--- begin DATA PROVIDED ---

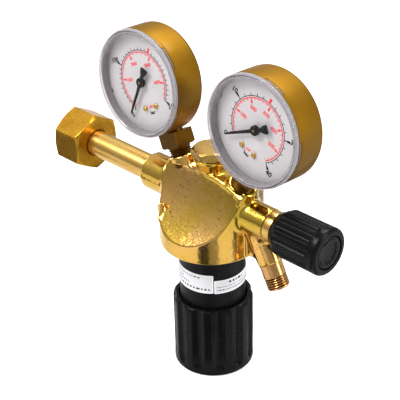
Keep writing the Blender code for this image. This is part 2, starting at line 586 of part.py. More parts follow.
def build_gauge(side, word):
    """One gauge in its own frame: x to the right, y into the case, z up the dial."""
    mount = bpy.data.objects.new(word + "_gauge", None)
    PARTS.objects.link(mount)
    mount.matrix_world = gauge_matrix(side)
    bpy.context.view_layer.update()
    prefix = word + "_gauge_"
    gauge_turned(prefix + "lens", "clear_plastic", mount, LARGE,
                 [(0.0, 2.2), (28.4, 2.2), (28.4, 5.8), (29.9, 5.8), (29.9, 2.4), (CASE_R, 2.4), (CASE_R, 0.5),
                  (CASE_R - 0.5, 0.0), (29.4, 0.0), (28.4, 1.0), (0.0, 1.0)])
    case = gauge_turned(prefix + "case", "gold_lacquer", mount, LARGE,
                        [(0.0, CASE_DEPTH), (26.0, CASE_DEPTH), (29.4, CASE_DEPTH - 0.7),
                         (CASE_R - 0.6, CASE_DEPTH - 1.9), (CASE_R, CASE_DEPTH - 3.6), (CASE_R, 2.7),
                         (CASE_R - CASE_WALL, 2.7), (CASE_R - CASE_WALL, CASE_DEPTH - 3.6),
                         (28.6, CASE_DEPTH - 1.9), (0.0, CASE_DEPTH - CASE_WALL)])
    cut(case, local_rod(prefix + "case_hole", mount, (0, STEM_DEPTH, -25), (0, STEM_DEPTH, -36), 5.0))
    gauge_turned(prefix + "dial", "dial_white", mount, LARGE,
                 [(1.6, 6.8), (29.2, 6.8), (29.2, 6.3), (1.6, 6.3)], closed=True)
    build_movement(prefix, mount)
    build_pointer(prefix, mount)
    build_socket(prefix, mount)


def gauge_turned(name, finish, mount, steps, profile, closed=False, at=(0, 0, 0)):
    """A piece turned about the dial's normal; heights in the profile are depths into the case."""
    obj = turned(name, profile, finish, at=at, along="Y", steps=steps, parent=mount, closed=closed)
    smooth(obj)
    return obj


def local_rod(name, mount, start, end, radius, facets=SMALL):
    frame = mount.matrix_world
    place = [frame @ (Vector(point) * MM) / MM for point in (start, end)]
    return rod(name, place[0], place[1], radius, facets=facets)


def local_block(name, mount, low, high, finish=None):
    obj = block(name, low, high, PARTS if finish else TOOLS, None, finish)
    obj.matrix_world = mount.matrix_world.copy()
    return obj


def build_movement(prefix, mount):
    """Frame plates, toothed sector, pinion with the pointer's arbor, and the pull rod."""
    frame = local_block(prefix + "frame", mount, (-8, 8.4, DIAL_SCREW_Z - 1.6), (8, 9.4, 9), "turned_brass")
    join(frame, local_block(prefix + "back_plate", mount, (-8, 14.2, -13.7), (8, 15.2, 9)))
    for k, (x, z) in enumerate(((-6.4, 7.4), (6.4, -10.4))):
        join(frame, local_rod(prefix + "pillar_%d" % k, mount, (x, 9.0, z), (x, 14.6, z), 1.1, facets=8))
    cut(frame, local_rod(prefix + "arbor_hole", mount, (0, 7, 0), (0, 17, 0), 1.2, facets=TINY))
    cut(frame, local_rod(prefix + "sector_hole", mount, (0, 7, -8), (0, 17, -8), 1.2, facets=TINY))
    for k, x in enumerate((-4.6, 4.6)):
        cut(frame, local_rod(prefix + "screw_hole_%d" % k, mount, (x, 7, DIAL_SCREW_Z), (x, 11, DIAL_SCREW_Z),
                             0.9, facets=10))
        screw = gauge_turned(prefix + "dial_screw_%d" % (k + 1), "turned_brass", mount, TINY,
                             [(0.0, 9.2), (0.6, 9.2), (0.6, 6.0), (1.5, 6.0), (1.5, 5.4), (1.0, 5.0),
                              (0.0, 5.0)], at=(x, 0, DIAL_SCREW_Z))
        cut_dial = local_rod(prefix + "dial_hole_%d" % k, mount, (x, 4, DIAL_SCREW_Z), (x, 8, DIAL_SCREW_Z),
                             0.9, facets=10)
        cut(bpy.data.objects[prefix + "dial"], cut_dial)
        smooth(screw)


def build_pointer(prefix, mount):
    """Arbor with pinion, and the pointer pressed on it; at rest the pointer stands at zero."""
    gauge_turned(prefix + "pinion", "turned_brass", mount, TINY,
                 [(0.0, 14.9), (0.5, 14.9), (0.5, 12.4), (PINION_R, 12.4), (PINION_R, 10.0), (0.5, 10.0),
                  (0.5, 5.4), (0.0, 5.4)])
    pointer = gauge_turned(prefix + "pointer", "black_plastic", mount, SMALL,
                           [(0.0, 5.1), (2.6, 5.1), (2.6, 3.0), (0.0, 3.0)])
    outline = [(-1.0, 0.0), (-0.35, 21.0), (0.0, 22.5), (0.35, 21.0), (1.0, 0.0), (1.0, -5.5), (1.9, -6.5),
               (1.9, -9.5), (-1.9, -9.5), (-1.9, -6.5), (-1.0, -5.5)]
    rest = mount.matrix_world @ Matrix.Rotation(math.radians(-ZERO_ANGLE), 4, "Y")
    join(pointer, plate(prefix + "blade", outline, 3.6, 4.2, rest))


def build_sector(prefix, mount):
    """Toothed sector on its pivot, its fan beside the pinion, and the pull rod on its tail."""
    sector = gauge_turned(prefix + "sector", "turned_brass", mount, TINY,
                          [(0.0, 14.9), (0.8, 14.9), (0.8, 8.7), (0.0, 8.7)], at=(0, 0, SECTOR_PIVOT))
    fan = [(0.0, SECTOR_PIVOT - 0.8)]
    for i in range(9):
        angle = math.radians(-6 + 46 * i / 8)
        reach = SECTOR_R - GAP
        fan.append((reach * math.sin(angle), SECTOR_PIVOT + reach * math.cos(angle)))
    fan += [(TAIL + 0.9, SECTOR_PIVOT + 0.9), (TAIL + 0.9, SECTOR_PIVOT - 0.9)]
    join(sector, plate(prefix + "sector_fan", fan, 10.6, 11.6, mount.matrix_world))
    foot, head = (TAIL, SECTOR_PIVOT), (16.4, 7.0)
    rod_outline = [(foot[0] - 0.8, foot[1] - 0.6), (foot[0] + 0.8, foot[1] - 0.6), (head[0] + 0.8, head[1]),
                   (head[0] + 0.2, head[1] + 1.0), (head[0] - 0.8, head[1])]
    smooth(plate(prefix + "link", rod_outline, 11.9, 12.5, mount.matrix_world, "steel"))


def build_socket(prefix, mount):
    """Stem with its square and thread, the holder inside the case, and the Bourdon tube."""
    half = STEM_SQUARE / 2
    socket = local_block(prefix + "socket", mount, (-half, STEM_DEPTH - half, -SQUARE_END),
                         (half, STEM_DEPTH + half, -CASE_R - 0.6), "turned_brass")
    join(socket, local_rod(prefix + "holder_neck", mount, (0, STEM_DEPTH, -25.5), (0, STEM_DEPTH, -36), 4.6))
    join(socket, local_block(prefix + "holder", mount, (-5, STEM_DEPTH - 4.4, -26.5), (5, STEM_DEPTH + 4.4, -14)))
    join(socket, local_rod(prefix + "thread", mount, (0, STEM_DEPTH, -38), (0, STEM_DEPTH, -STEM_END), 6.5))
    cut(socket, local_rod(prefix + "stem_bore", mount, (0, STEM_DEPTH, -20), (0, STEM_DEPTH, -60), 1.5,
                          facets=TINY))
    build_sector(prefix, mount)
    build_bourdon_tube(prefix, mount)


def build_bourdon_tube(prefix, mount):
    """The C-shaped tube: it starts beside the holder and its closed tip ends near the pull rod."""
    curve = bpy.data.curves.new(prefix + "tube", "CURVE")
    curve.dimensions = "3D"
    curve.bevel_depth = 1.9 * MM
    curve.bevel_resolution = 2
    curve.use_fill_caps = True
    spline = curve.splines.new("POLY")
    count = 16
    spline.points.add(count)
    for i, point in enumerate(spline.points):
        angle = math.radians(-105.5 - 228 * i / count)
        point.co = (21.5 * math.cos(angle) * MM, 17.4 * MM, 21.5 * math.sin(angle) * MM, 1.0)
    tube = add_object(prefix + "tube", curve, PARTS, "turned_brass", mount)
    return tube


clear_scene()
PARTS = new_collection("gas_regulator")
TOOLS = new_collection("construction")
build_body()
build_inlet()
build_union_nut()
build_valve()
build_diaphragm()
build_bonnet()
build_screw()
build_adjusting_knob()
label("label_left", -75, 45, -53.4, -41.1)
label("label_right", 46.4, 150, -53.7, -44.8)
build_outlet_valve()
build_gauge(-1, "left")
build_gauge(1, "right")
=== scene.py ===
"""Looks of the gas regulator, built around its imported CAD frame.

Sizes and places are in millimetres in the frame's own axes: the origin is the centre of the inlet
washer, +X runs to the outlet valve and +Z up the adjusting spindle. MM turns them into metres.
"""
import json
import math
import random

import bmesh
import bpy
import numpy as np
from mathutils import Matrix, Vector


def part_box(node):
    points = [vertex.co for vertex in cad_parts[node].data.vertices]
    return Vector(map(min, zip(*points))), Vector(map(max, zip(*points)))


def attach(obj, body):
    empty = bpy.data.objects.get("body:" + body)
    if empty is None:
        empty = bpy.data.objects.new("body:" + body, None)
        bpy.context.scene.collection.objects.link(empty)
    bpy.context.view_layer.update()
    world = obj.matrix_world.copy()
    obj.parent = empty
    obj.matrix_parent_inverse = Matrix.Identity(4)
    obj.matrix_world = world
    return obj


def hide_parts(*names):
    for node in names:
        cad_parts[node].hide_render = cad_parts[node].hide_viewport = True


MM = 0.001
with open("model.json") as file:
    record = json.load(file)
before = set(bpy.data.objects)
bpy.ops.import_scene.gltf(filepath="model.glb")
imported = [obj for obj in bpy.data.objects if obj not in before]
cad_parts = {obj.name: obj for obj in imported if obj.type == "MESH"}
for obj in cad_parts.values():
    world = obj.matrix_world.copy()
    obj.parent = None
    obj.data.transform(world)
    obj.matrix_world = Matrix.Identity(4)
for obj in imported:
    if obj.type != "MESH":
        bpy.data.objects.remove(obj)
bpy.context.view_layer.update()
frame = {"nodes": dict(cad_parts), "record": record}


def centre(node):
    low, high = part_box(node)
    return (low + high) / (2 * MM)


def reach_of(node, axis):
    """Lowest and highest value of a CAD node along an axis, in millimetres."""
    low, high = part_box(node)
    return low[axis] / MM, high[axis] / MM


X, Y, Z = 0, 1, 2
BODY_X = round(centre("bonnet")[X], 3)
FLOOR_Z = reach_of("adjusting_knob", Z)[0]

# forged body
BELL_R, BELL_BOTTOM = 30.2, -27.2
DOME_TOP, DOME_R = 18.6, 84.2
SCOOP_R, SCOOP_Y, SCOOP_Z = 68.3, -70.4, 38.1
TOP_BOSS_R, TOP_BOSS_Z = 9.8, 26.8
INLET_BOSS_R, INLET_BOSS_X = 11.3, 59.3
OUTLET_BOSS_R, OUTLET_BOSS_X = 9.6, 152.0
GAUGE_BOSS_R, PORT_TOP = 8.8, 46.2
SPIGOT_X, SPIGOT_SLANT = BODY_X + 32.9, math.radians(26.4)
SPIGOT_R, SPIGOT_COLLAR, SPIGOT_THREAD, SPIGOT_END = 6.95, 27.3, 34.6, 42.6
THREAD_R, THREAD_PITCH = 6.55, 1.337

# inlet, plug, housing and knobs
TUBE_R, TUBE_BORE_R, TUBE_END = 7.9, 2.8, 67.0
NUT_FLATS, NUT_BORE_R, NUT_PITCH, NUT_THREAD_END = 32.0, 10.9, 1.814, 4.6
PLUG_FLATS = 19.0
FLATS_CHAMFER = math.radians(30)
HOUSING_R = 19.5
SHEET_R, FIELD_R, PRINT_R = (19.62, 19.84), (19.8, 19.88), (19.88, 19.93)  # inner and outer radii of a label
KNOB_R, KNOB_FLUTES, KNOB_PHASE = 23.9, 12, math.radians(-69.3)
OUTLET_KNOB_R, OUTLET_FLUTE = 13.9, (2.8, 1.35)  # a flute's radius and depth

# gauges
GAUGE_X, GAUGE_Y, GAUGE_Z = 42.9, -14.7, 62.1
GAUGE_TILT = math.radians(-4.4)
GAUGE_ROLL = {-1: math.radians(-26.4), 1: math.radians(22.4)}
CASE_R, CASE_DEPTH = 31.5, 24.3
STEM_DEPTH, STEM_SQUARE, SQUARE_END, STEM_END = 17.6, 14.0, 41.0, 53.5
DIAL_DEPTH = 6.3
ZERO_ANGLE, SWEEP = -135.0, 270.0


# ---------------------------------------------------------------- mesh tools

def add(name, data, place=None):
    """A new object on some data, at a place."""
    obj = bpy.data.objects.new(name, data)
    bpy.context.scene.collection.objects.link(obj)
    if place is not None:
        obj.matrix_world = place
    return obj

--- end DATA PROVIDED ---

### WHAT IS BEING ASKED
Repeat exactly the lines running from the one with "clear_scene()" through the one with "obj.parent = empty", both included.

### THE ANSWER
clear_scene()
PARTS = new_collection("gas_regulator")
TOOLS = new_collection("construction")
build_body()
build_inlet()
build_union_nut()
build_valve()
build_diaphragm()
build_bonnet()
build_screw()
build_adjusting_knob()
label("label_left", -75, 45, -53.4, -41.1)
label("label_right", 46.4, 150, -53.7, -44.8)
build_outlet_valve()
build_gauge(-1, "left")
build_gauge(1, "right")
=== scene.py ===
"""Looks of the gas regulator, built around its imported CAD frame.

Sizes and places are in millimetres in the frame's own axes: the origin is the centre of the inlet
washer, +X runs to the outlet valve and +Z up the adjusting spindle. MM turns them into metres.
"""
import json
import math
import random

import bmesh
import bpy
import numpy as np
from mathutils import Matrix, Vector


def part_box(node):
    points = [vertex.co for vertex in cad_parts[node].data.vertices]
    return Vector(map(min, zip(*points))), Vector(map(max, zip(*points)))


def attach(obj, body):
    empty = bpy.data.objects.get("body:" + body)
    if empty is None:
        empty = bpy.data.objects.new("body:" + body, None)
        bpy.context.scene.collection.objects.link(empty)
    bpy.context.view_layer.update()
    world = obj.matrix_world.copy()
    obj.parent = empty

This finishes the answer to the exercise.